The OIO discourages investment: This has been a central point in favor of repealing the OIO, although there are few, if any, ways to prove this claim. Infrastructure investment decisions are made years ahead of when the money gets spent and are influenced by many factors, so there is no real causal link between regulatory approach and investment levels in the short-term. In addition, network infrastructure investments are naturally cyclical; companies spend large amounts to deploy new physical assets, then much less over the following years as they utilize the new assets. Compared to the cost of actually burying or hanging new wires, system upgrades (which are often largely software-driven) are relatively cheap. So even if it is true that investment has decreased since the 2015 rules took effect, it is highly unlikely that the rules (or the “regulatory burdens” of Title II) had anything to do with it.
If we end up looking to Congress to act, what should that look like?
Effective net neutrality regulation should address, at a minimum, the following issues:
Blocking – network operators must not block access to legal content, applications, or services, nor should they block the connection of non-harmful devices to their networks.
Throttling – network operators must not degrade or otherwise interfere with the speed or performance of legal content, applications, services, or non-harmful devices.
Reasonable network management – the rules against blocking and throttling should be subject to an exception for reasonable network management so that network operators can maximize network utilization when traffic exceeds network capacity and address security threats.
Transparency – broadband providers must disclose in an accessible and understandable format their policies and practices relating to the provision of services, network management, and data collection and use. This should include any metrics relevant to advertising claims or billing methods, and should accurately reflect both speed and capacity of the network between the end user and any interconnection points.

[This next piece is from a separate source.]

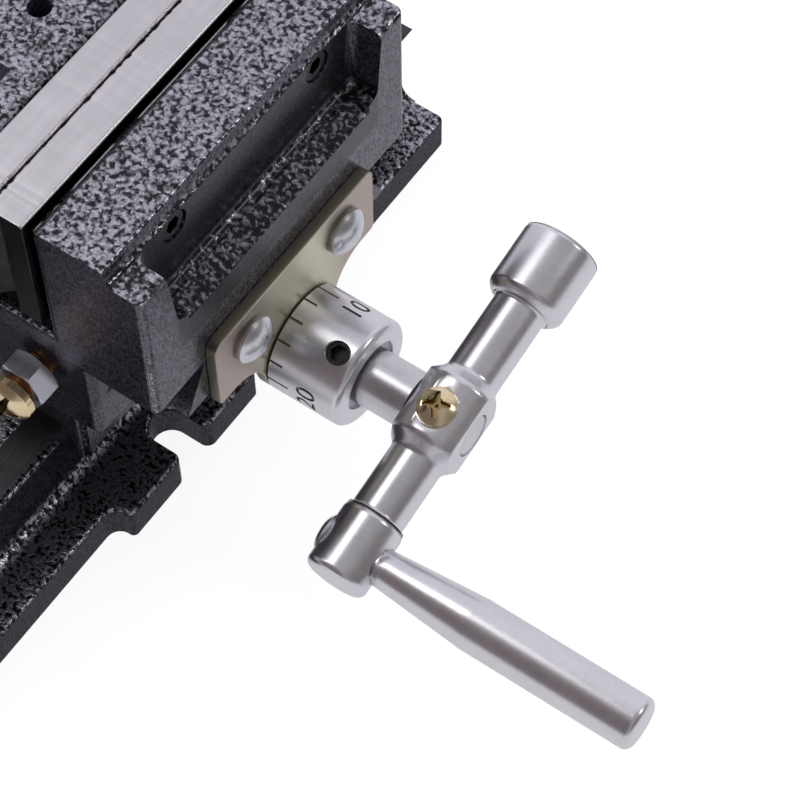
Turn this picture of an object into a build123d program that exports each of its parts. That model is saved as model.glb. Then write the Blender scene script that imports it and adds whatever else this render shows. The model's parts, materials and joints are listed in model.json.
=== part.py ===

Paid prioritization – must be banned in the context of general purpose internet access service, but exceptions for limited-purpose “specialized” services might be acceptable as long as those services are not used to evade regulation and do not detract from the growth of bandwidth available for general purpose broadband.
Other discriminatory practices – effective regulation and regulators must be able to address, on a case-by-case basis, practices that could be used to create discriminatory or market distorting effects. The regulator must also be able to address policies or practices having the effect of evading or circumventing the regulatory scheme. This authority should extend to cover interconnection practices.
Monitoring/measurement to determine compliance – there must be some way to detect, report, or audit network practices to identify violations or attempts to evade the rules. Ideally, this would be performed by both governmental and private entities and would result in appropriate action by the enforcing agency.
Meaningful enforcement – there must be an enforcement mechanism that effectively deters or sufficiently punishes violations and the implementing agency must have the authority and directive to do so.
Technological neutrality – the language must remain applicable as communications technologies change.
Any legislative or administrative approach to preserving the principles of net neutrality must have these elements.